Maintaining healthy balance sheets will be a key to surviving the market down-cycle as the services sector faces a myriad of headwinds.

"We don't see pricing power, margins are going down, the sector needs defensive M&A, it is not yet on the right side of [environmental, social, and governance], and [the] oil price is likely to fall again before it rises," Green said April 6.

But against the headwinds, Green upgraded the sector to a buy. "The market has priced in annihilation, and yet our new research concludes numerous top-tier listed services not only survive but have material upside," even if oil prices hold at $30/bbl, he said.

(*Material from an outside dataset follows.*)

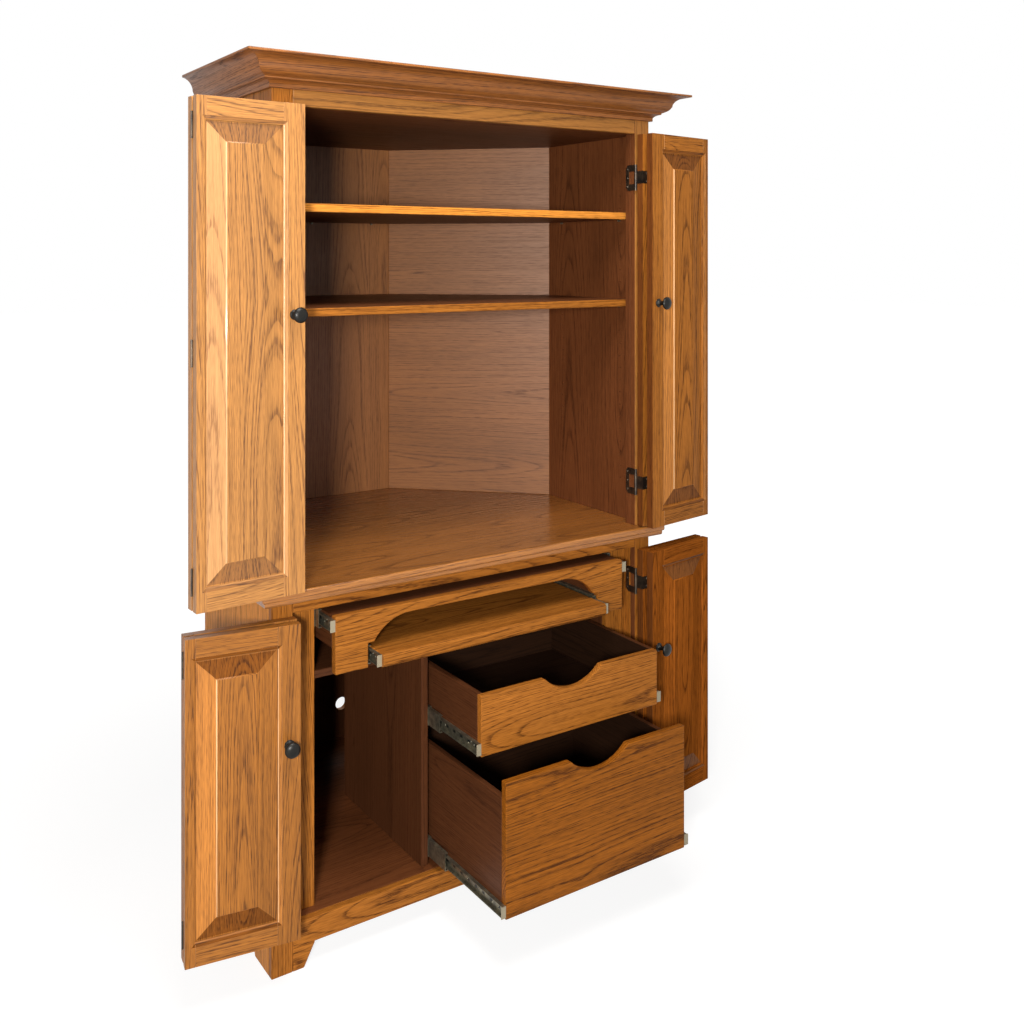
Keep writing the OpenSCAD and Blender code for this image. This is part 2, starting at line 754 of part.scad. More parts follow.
// A turned mushroom knob on the outer face of leaf B
module knob(right, open, fold, z) {
  x = leaf_b_x + leaf_w - leaf_wide / 2;
  r = knob_r;
  l = knob_out;
  color(bronze) place() side_of(right) swing_b(open, fold)
    translate([x, 0, z]) rotate([90, 0, 0]) rotate_extrude($fn = 48)
      polygon([
        [0, 0], [r * 0.68, 0], [r * 0.68, l * 0.05], [r * 0.5, l * 0.12], [r * 0.36, l * 0.24],
        [r * 0.32, l * 0.42], [r * 0.4, l * 0.56], [r * 0.68, l * 0.66], [r * 0.96, l * 0.72],
        [r, l * 0.77], [r * 0.95, l * 0.84], [r * 0.76, l * 0.92], [r * 0.44, l * 0.98], [0, l]
      ]);
}

module upper_left_leaf_a() { leaf_a(false, open_up_left, up_z, up_h); }
module upper_left_leaf_b() { leaf_b(false, open_up_left, fold_up_left, up_z, up_h); }
module upper_right_leaf_a() { leaf_a(true, open_other, up_z, up_h); }
module upper_right_leaf_b() { leaf_b(true, open_other, fold_other, up_z, up_h); }
module lower_left_leaf_a() { leaf_a(false, open_other, low_z, low_h); }
module lower_left_leaf_b() { leaf_b(false, open_other, fold_other, low_z, low_h); }
module lower_right_leaf_a() { leaf_a(true, open_other, low_z, low_h); }
module lower_right_leaf_b() { leaf_b(true, open_other, fold_other, low_z, low_h); }

module upper_left_hinges_a() { hinges_a(false, open_up_left, up_z, up_h, hinge_in_high); }
module upper_left_hinges_b() { hinges_b(false, open_up_left, fold_up_left, up_z, up_h); }
module upper_right_hinges_a() { hinges_a(true, open_other, up_z, up_h, hinge_in_high); }
module upper_right_hinges_b() { hinges_b(true, open_other, fold_other, up_z, up_h); }
module lower_left_hinges_a() { hinges_a(false, open_other, low_z, low_h, hinge_in_low); }
module lower_left_hinges_b() { hinges_b(false, open_other, fold_other, low_z, low_h); }
module lower_right_hinges_a() { hinges_a(true, open_other, low_z, low_h, hinge_in_low); }
module lower_right_hinges_b() { hinges_b(true, open_other, fold_other, low_z, low_h); }

module upper_left_knob() { knob(false, open_up_left, fold_up_left, knob_up_z); }
module upper_right_knob() { knob(true, open_other, fold_other, knob_up_z); }
module lower_left_knob() { knob(false, open_other, fold_other, knob_low_z); }
module lower_right_knob() { knob(true, open_other, fold_other, knob_low_z); }

// Drawers

module drawer_front(out, z, h) {
  y = filler_y - out;
  color(oak) place() difference() {
    block(box_l, box_r, y, y + front_t, z, z + h);
    translate([box_mid, y - 1, z + h - scoop_d + scoop_r]) rotate([-90, 0, 0])
      cylinder(r = scoop_r, h = front_t + 2, $fn = 128);
  }
}

// Two sides and a back, with a bottom let into grooves in the sides
module drawer_box(out, z, h) {
  y0 = filler_y - out + front_t;
  y1 = filler_y - out + slide_len;
  g = drawer_wall / 2;
  b = z + bottom_up;
  color(oak_dark) place() {
    difference() {
      block(box_l, box_l + drawer_wall, y0, y1, z, z + h);
      block(box_l + g, box_l + drawer_wall + 1, y0 - 1, y1 - drawer_wall, b, b + bottom_t);
    }
    difference() {
      block(box_r - drawer_wall, box_r, y0, y1, z, z + h);
      block(box_r - drawer_wall - 1, box_r - g, y0 - 1, y1 - drawer_wall, b, b + bottom_t);
    }
    block(box_l + drawer_wall + glue, box_r - drawer_wall - glue, y1 - drawer_wall, y1, z, z + h);
    block(box_l + g + glue, box_r - g - glue, y0, y1 - drawer_wall - glue,
          b + glue, b + bottom_t - glue);
  }
}

module upper_drawer_front() { drawer_front(upper_out, upper_z, upper_h); }
module upper_drawer_box() { drawer_box(upper_out, upper_z, upper_h); }
module file_drawer_front() { drawer_front(file_out, file_z, file_h); }
module file_drawer_box() { drawer_box(file_out, file_z, file_h - file_side_drop); }

// Keyboard pull-out

module pull_out_apron() color(oak) place() difference() {
  block(-apron_x, apron_x, pull_y, pull_y + apron_t, apron_z, apron_z + apron_h);
  block(-arch_x, arch_x, pull_y - 1, pull_y + apron_t + 1, apron_z - 1, arch_top);
  block(-leg_x, leg_x, pull_y - 1, pull_y + apron_t + 1, apron_z - 1, arch_low);
  intersection() {
    block(-leg_x, leg_x, pull_y - 1, pull_y + apron_t + 1, arch_low - 1, arch_top);
    both_sides() translate([arch_x, pull_y - 1, arch_top - arch_r]) rotate([-90, 0, 0])
      cylinder(r = arch_r, h = apron_t + 2, $fn = 128);
  }
}

module pull_out_frame() color(oak_dark) place() {
  y0 = pull_y + apron_t;
  y1 = y0 + pull_board_d - apron_t;
  block(-apron_x, apron_x, y0, y1, board_z, board_z + board_t);
  both_sides() {
    block(apron_x - board_t, apron_x, y0, y1, board_z - pull_side_h, board_z - glue);
    block(leg_x, leg_x + board_t, y0, y1, apron_z + 1, board_z - glue);
  }
}

module keyboard_tray() color(oak) place() {
  block(-tray_x, tray_x, tray_y + nosing_d + glue, tray_y + tray_d, tray_top - tray_t, tray_top);
  translate([-tray_x, tray_y, tray_z]) rotate([90, 0, 90]) linear_extrude(height = 2 * tray_x)
    round_front(nosing_d, nosing_h, nosing_r);
}

// A strip with its two front edges rounded
module round_front(d, h, r) {
  union() {
    translate([r, 0]) square([d - r, h]);
    translate([0, r]) square([d, h - 2 * r]);
    for (z = [r, h - r]) translate([r, z]) circle(r = r, $fn = 48);
  }
}

// Slides: each has a channel on the cabinet, a middle channel and a member on the box

// A channel that runs back from y, its web at x and its flanges reaching towards side
module channel(x, side, y, length, z, h, depth) {
  x1 = x + side * depth;
  w = x + side * slide_sheet;
  block(min(x, w), max(x, w), y, y + length, z - h / 2, z + h / 2);
  for (k = [z - h / 2, z + h / 2 - slide_sheet])
    block(min(w, x1), max(w, x1), y, y + length, k, k + slide_sheet);
}

// The channel fixed to the wall at x; side points from the wall to the box
module wall_member(x, side, y, length, z) {
  union() channel(x, side, y, length, z, slide_h, slide_t - 3 * slide_play);
}

module middle_member(x, side, y, length, z) {
  union() channel(x + side * (slide_sheet + slide_play), side, y, length, z,
                  slide_h - 2 * (slide_sheet + slide_play),
                  slide_t - 3 * slide_sheet - 2 * slide_play);
}

// The member on the box, with its front end bent across towards the wall
module box_member(x, side, y, length, z) {
  near = x + side * slide_play;
  far = x + side * slide_t;
  union() {
    channel(far, -side, y, length, z, slide_in_h, slide_t - 2 * slide_sheet - 2 * slide_play);
    block(min(near, far), max(near, far), y, y + slide_sheet,
          z - slide_in_h / 2, z + slide_in_h / 2);
  }
}

// Both slides of a box; kind 0 is the wall member, 1 the middle one, 2 the box member
module slide_pair(kind, left, right, y, length, z) {
  for (s = [[left, 1], [right, -1]]) {
    if (kind == 0) wall_member(s[0], s[1], y, length, z);
    if (kind == 1) middle_member(s[0], s[1], y, length, z);
    if (kind == 2) box_member(s[0], s[1], y, length, z);
  }
}

slide_y = filler_y + slide_sheet + slide_end_gap;

module cabinet_slides() color(zinc) place() {
  slide_pair(0, -divider_x, filler_x, slide_y, slide_len - slide_short, upper_slide_z);
  slide_pair(0, -divider_x, filler_x, slide_y, slide_len - slide_short, file_slide_z);
  slide_pair(0, -filler_x, filler_x, slide_y, pull_slide_len - pull_short, pull_slide_z);
}

module upper_drawer_middle() color(zinc) place()
  slide_pair(1, -divider_x, filler_x, slide_y - upper_out * middle_share,
             slide_len - slide_short, upper_slide_z);

module file_drawer_middle() color(zinc) place()
  slide_pair(1, -divider_x, filler_x, slide_y - file_out * middle_share,
             slide_len - slide_short, file_slide_z);

module pull_out_middle() color(zinc) place()
  slide_pair(1, -filler_x, filler_x, slide_y - pull_out * middle_share,
             pull_slide_len - pull_short, pull_slide_z);

module tray_middle() color(zinc) place()
  slide_pair(1, -leg_x, leg_x, pull_y + apron_t - tray_out * middle_share, tray_slide_len - pull_short,
             tray_slide_z);

module upper_drawer_members() color(zinc) place()
  slide_pair(2, -divider_x, filler_x, filler_y - upper_out, slide_len, upper_slide_z);

module file_drawer_members() color(zinc) place()
  slide_pair(2, -divider_x, filler_x, filler_y - file_out, slide_len, file_slide_z);

// The pull-out carries its own inner members and the wall members of the tray
module pull_out_members() color(zinc) place() {
  slide_pair(2, -filler_x, filler_x, pull_y, pull_slide_len, pull_slide_z);
  slide_pair(0, -leg_x, leg_x, pull_y + apron_t, tray_slide_len - pull_short, tray_slide_z);
}

module tray_members() color(zinc) place()
  slide_pair(2, -leg_x, leg_x, tray_y + nosing_r, tray_slide_len - nosing_r, tray_slide_z);

base_face_frame();
base_sides();
base_corner_walls();
base_back();
base_floor();
base_feet();
base_fillers();
base_partitions();
base_divider();
bay_shelf();
desk_top();
hutch_face_frame();
hutch_sides();
hutch_corner_walls();
hutch_back();
hutch_ceiling();
hutch_cleats();
crown();
upper_shelf();
lower_shelf();
shelf_pins();
frame_hinges();
upper_left_leaf_a();
upper_left_leaf_b();
upper_right_leaf_a();
upper_right_leaf_b();
lower_left_leaf_a();
lower_left_leaf_b();
lower_right_leaf_a();
lower_right_leaf_b();
upper_left_hinges_a();
upper_left_hinges_b();
upper_right_hinges_a();
upper_right_hinges_b();
lower_left_hinges_a();
lower_left_hinges_b();
lower_right_hinges_a();
lower_right_hinges_b();
upper_left_knob();
upper_right_knob();
lower_left_knob();
lower_right_knob();
upper_drawer_front();
upper_drawer_box();
file_drawer_front();
file_drawer_box();
pull_out_apron();
pull_out_frame();
keyboard_tray();
cabinet_slides();
upper_drawer_middle();
file_drawer_middle();
pull_out_middle();
tray_middle();
upper_drawer_members();
file_drawer_members();
pull_out_members();
tray_members();
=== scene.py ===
"""A corner computer armoire in stained oak, with its doors folded back and its drawers out."""

import json
import math
import random

import bmesh
import bpy
from mathutils import Matrix, Vector

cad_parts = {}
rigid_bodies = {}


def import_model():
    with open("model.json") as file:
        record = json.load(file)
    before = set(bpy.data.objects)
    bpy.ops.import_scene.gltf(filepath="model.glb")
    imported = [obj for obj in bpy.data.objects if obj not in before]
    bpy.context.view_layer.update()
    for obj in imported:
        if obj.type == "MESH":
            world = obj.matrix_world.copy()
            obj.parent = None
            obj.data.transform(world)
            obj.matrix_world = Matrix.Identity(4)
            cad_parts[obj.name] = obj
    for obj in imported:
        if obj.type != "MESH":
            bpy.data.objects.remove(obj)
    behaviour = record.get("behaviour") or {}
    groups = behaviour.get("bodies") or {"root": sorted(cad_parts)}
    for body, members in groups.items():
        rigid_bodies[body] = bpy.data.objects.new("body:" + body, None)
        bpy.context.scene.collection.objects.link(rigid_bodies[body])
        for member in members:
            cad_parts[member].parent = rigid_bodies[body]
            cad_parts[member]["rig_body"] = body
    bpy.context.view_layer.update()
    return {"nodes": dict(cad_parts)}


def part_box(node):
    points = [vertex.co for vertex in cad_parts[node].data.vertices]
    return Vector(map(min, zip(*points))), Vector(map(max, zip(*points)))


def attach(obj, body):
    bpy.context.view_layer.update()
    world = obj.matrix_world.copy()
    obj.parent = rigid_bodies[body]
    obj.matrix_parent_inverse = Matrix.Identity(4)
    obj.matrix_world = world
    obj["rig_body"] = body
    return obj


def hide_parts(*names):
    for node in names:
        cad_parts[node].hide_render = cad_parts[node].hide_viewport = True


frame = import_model()


# The room: a plain pale floor that takes the armoire's shadow, in a white surround. One small
# lamp beside the camera gives the shadows, and three large ones soften them.


def add(tree, kind, values=(), **settings):
    """A node with its settings. A value goes into its socket, or is an output linked to it."""
    node = tree.nodes.new(kind)
    for key, value in settings.items():
        setattr(node, key, value)
    for key, value in dict(values).items():
        if isinstance(value, bpy.types.NodeSocket):
            tree.links.new(value, node.inputs[key])
        else:
            node.inputs[key].default_value = value
    return node


def show(name, data):
    ob = bpy.data.objects.new(name, data)
    bpy.context.scene.collection.objects.link(ob)
    return ob


def lamp(name, place, aim, width, watts):
    light = bpy.data.lights.new(name, "AREA")
    light.size = width
    light.energy = watts
    light.color = (1.0, 0.97, 0.93)
    ob = show(name, light)
    ob.location = place
    ob.rotation_euler = (Vector(aim) - Vector(place)).to_track_quat("-Z", "Y").to_euler()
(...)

Green upgraded Baker Hughes, equipment provider National Oilwell Varco Inc. and pipeline builder Tenaris SA to outperform. He said buy-rated Schlumberger and TechnipFMC PLC have major upside potential, but only offer safe balance sheets if they stop their dividend payments.

The analysts upgraded Halliburton and Patterson-UTI Energy Inc. to market-perform with high upside risk due to their low share prices. However, both companies face a risk of financial distress in an extended $30/bbl world, Green said.